8 pm Tuesday 26 September 2017
Lindisfarne House, Barbourne Terrace, Worcester WR1 3JS
(Lindisfarne House is the first house in Barbourne Terrace when coming from the A38, and is almost opposite St George’s Square). All welcome; no pre-booking necessary. Parking. Coffee at about 9.30 pm
Will doctors one day determine our health and our abilities before we are born?
A discussion involving contributions from Mrs Poov Wood, Dr Carla Laverack, Revd Dr Stephen May, Prof. Geoff Pritchard, and a short video contribution by an American scientist.
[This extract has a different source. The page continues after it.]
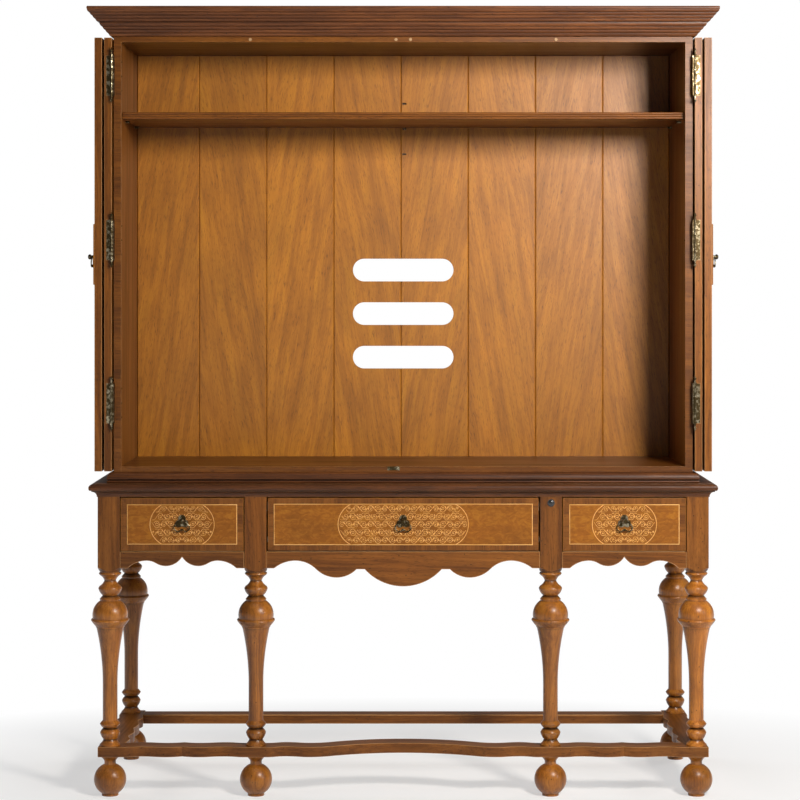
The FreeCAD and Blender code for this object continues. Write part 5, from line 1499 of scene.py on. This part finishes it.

Animal characteristics (such as colour and temperament) are usually inherited. A dog can be trained, but the character of an animal does not simply emerge in a newborn animal at random. Modern evolutionary science indicates that the same applies to humans too. A nation could try therefore to gain an edge over its neighbours by “improving” its gene pool, and genetic medicine could one day eliminate some inherited diseases.Determining any human or animal’s DNA has become almost routine for police investigations. It will soon become even more important for medicine.
Most religious faiths have been extremely wary of experiments in this field. Using the information mentioned above soon becomes a moral minefield even for nonbelievers, as the patient (i.e the embryo) is not in a position to be consulted about its own extinction or modification. More important for some Christians may be the realisation that the gifts we traditionally regard as imparted by God could one day be enhanced or reduced by clinicians.
The discussion will consist of contributions by five people with different perspectives.